The agencies are urging IT and OT administrators at critical infrastructure organizations to hunt through their systems for indications of Volt Typhoon’s presence and to root it out if found. They laid out mitigation guidelines that could be followed, both in the advisory and in previous releases about LOTL techniques.
The warning about Volt Typhoon – which also is known as Vanguard Panda, Bronze Silhouette, Dev-0391, UNC3236, Voltzite, and Insidious Taurus – comes fewer than two weeks after the U.S. Justice Department (DOJ) said it had taken down a botnet comprising hundreds of Cisco and Netgear routers for home and small offices that was being used by the threat group.
The DOJ said Volt Typhoon had been using the KV Botnet to conceal it’s the China origins of its malicious activities against the United States. CISA had issued an advisory in May 2023 about Volt Typhoon targeting such networking gear as part of its LOTL efforts.
At the time that the DOJ announced the takedown of the KV Botnet, Toby Lewis, global head of threat analysis at cybersecurity vendor Darktrace, said the operation likely disrupted Volt Typhoon’s infrastructure, but noted that the hackers were still free.
“Targeting infrastructure and dismantling attacker capabilities usually leads to a period of quiet from the actors where they rebuild and retool, which we’re probably going to see now,” Lewis said. “The government’s ambitious approach to mimic attacker’s own command network is a win in the short-term, but there is no way to guarantee that this has a lasting impact on the threat landscape.”
That said, researchers with Lumen Technologies’ Black Lotus Labs group wrote this week that the KV Botnet is still out of action, though they warned that there still is a large number of out-of-date and end-of-life edge devices on the internet that no longer get patches but are still in service.
“Attackers will continue to target medium to high-bandwidth devices as a springboard in the geographic areas of their targets, given that users will be unlikely to notice an impact, or to have the necessary monitoring forensic tools to detect an infection,” they wrote.
CISA’s advisory also comes as U.S. government officials continue to warn about the ongoing cyberthreat from the Chinese government. Speaking during a Congressional hearing last week, FBI Director Christoper Wray said the “dangerous actions” of the Chinese Communist Party’s “multi-pronged assault on our national and economic security make it the defining threat of our generation.”
Wray, whose given lawmaker similar warnings at other hearings, said that not enough public attention has been paid to the effort by Chinese hackers to target U.S. critical infrastructure and the risks those efforts post to American citizens.
“China’s hackers are positioning on American infrastructure in preparation to wreak havoc and cause real-world harm to American citizens and communities,” he said. “If or when China decides the time has come to strike, they’re not focused solely on political or military targets. We can see from where they position themselves, across civilian infrastructure, that low blows aren’t just a possibility in the event of a conflict. Low blows against civilians are part of China’s plan.”

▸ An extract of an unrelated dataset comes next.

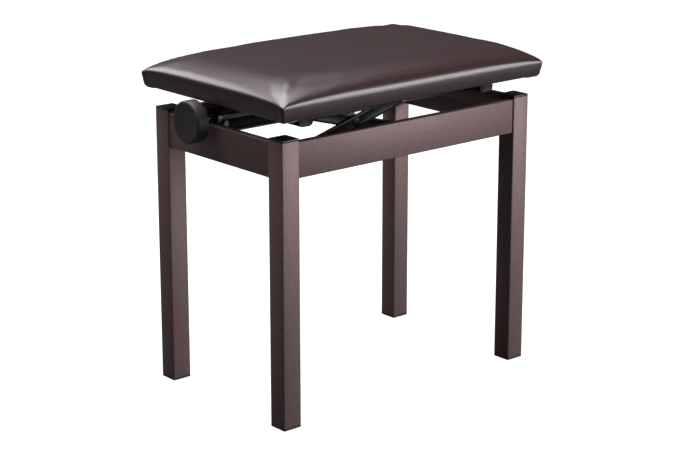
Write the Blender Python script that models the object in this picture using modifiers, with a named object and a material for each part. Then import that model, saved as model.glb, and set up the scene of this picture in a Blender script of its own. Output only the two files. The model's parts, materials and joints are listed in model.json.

In its 2023 annual threat report, the U.S. Office of the Director of National Intelligence called China “the broadest, most active, and persistent cyber espionage threat to the U.S. Government and private-sector networks,” stressing the adversarial country’s capabilities to launch cyberattacks against critical infrastructure.
The office added that China likely has the capabilities to launch cyberattacks against critical infrastructure like oil and gas pipelines and rail systems in the United States.
Volt Typhoon isn’t the only China-sponsored group looking to work their way into networking gear to move into organizations’ environments. Government agencies in both the United States and Japan last year said the BlackTech group was manipulating gear from Cisco and possibly other vendors to maintain a presence in the networks of U.S. and East Asian multinational companies.